Ergonomics & Accessibility Audits
Ergonomics & Accessibility Audits
Improve productivity, improve your health.
Employers constantly strive to improve the productivity of their employees.  With the ever-increasing prevalence of work related injuries leading to absenteeism, as well as the rising employment of people with disabilities, ergonomics and accessibility audits in the work place is the answer to the problem.

Simply owning the latest ergonomic office accessories is only half the battle. Preventing work related injuries is all about using the correct ergonomic equipment, specific to the employee and the work requirements, in the correct way. At Functionwise, we are expertly trained ergonomists with the medical knowledge and workplace experience to improve any workstation using scientific and objective assessments.

Employment of people with disabilities is evident in any company. The Act in terms of Facilities to be provided for people with disability, is clear in terms of the essential requirement of the National Building Regulations, but how does it apply to different people with different disabilities? As occupational therapists, we are experts in applying the specifics of the act to employees with specific disabilities.

“Ergonomics is essentially fitting the work place to the worker. The better the fit, the higher the level of safety and worker efficiency.”
– Zelmarie de Visser, Occupational Therapist



Ergonomics is, simply put, the way we as humans interact with the environment around us and the impact these environments have on our well-being.  Whether you work at an office desk all day, or perform manual work in a workshop, proper ergonomics is the key to a healthy working environment.  We are passionate about ergonomics and can help you prevent injuries in the work place.

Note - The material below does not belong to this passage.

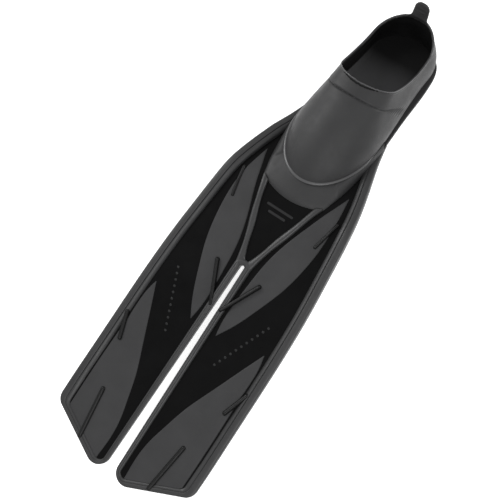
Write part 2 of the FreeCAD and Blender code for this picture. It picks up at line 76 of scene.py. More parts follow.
LOWER_LEAF_DIAGONAL = [(86.5, -78), (77, -100), (62.5, -135), (50, -165), (40, -190),
                       (30, -225), (23.5, -252), (21.5, -287)]
LOWER_LEAF_OUTER = [(92.6, -268), (92.5, -190), (91.5, -130), (89.5, -90), (86.5, -78)]
LOWER_LEAF_FOOT = (22.5, -302)
YOKE_OUTER = [(12, -8), (12, 0), (15, 15), (20.5, 35), (29.5, 60), (38.5, 90), (46.5, 112)]
FLANK_EDGE = [(46.5, 112), (53.5, 140), (58.5, 170), (61, 190), (61.5, 225)]
WINDOW_SIDE = [(36, 107), (25, 72), (17, 50), (11.5, 30), (4.5, 11)]
YOKE_TOP = 5.4
YOKE_BOTTOM = -4.6
# Each row: height above the sole, toe Y, ball half width and Y, heel half width and Y, back Y.
LAST_ROWS = [(5, 128, 55, 205, 45, 347, 389),
             (15, 125, 57, 205, 47, 347, 391),
             (27, 134, 55.5, 212, 47, 347, 391),
             (40, 153, 51, 225, 44.5, 347, 390),
             (53, 178, 45, 245, 40.5, 347, 388),
             (66, 211, 40, 270, 36.5, 347, 385.5),
             (78, 248, 35, 295, 33, 349, 383.5),
             (90, 288, 29, 320, 29, 352, 381.5)]
TOE_WALL = [5, 5.5, 6.5, 8, 10, 11.5, 13, 14]
SIDE_WALL = 4.0
SOLE_BOTTOM = -5.0
# The edge of the opening as pairs of Y and height above the sole.
RIM_CURVE = [(228, 100), (244, 86.5), (258, 77), (276, 65), (300, 54), (325, 48), (350, 50),
             (372, 58), (400, 71)]
LEAN = 7.0
LEAN_START = 165.0
LEAN_LENGTH = 221.0
TAB_HALF_WIDTH = 11.5
TAB_LENGTH = 22.5
TAB_TILT = math.radians(15.0)
TAB_PIVOT = (383.8, 69.7)
FRONT_SEAM = [(288, -5), (280, 20), (262, 45), (238, 70), (222, 110)]
WELT_HEIGHT = 19.5
WELT_END = 214
FOOTBED_TOP = 11.0
BEND_START = 88.0
BEND_END = 112.0
BEND_ANGLE = math.radians(17.0)
ROOT_FLEX = -4.5
SPLIT_Y = -90.0
SHOULDER_RIB = ((73.5, 108), (64, 66), 4.6, 1.2, 4.4)
INNER_RIB = ((34.5, -8.5), (6.5, -66), 6.0, 1.0, 7.9)
EDGE_RIB = ((97.5, -129), (84, -169), 6.2, 1.0, 5.6)
TIP_RIB = ((66.2, -228), (56.5, -302), 6.4, 1.0, 5.0)
STUD_START = (72.0, -48.0)
STUD_END = (39.5, -124.0)
STUD_COUNT = 11
STUD_PROFILE = [(1.75, PLATE_HALF - 0.3), (1.75, PLATE_HALF + 0.35),
                (1.45, PLATE_HALF + 0.62), (0.8, PLATE_HALF + 0.75)]
LEAF_BEVEL = 2.2
EDGE_STEPS = 120
SLOT_STEPS = 50
WINDOW_FRONT = [(0.0, 6.5), (2.2, 7.4)]
SLOT_HEAD_HALF_WIDTH = 12.2
SLOT_HEAD_RISE = 7.6
SLOT_HEAD_FOOT = -7.5
SLOT_HEAD_SECTION = [(0, -3.6), (0, 3.6), (0.1, 4.8), (0.3, 5.4), (0.6, 5.5), (0.88, 5.0),
                     (1, 3.8), (1, -3.6), (0.8, -4.6), (0.2, -4.6)]
RIM_THICKNESS = 2.4
RIM_BEAD_RADIUS = 0.75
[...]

We make use of scientific and objective assessments to assess:

  • Workplace injuries and how best to prevent them.
  • Assessing the interaction of the human employee with the work environment, indicating areas for concern for developing work related injuries.
  • Management of and relief from pre-existing problems using ergonomic equipment fit to the employee.


We make use of a scientific tool designed by ErgoMax to assess the human – environment interface and identify areas of concern.  Using this tool, together with our medical and work place knowledge, we are able to make scientifically sound conclusions and recommendations for each individual employee, whether this is preventative or as part of treatment for existing conditions. By doing this, we are able to assist the employer with concerns of absenteeism and decreased productivity as a result of work related injuries.

Accessibility Audit

What the Act Says in Terms of Facilities to be Provided for Disabled People (SANS 10400 Building Regulations)

The essential requirements of the National Building Regulations (in terms of facilities for disabled people or persons) are that:

  1. People with disabilities should be able to safely enter the building and be able to safely use all the facilities within it –specifically toilets.
  2. There must be a means of access that is suitable for people with disabilities to use. In addition, access must be available from various approaches of the building via the main entrance and any secondary entrances, and should lead to the ground floor.
  3. There must be a means of egress (a point of departure) that is suitable for people with disabilities to use in the event of any sort of emergency. This relates to any sort of emergency, but in addition, a further clause states that departure routes (or egress) must also be designed in accordance with Part T of the regulations, namely the section that relates to Fire Protection.
  4. Lifts in buildings must be able to serve the needs of disabled people. This includes ensuring that any commonly used “path of travel” MUST be free of any sort of obstacles that would limit, restrict or endanger people with disabilities who use that route. There must also be absolutely no obstacles that will prevent people with disabilities from accessing facilities within the building. The regulations refer specifically to people with impaired vision, but clearly they also relate to people in wheelchairs, or people who have trouble walking freely.
  5. Buildings that incorporate halls or auditoriums for public use are obliged to ensure that a reasonable percentage of space is available for people in wheelchairs or other “assistive devices”.


In addition to these clauses, the National Building Regulations also state that where there is parking available for more than 50 motor vehicles, there must be parking facilities that accommodate disabled persons. There is also an obligation to ensure that persons with disabilities are provided with a suitable means of access from the parking area to the ground floor – or storey – of the building.

As occupational therapists, we are skilled in assessing accessibility of buildings according to the requirements of the act and making recommendations specific to different disabilities.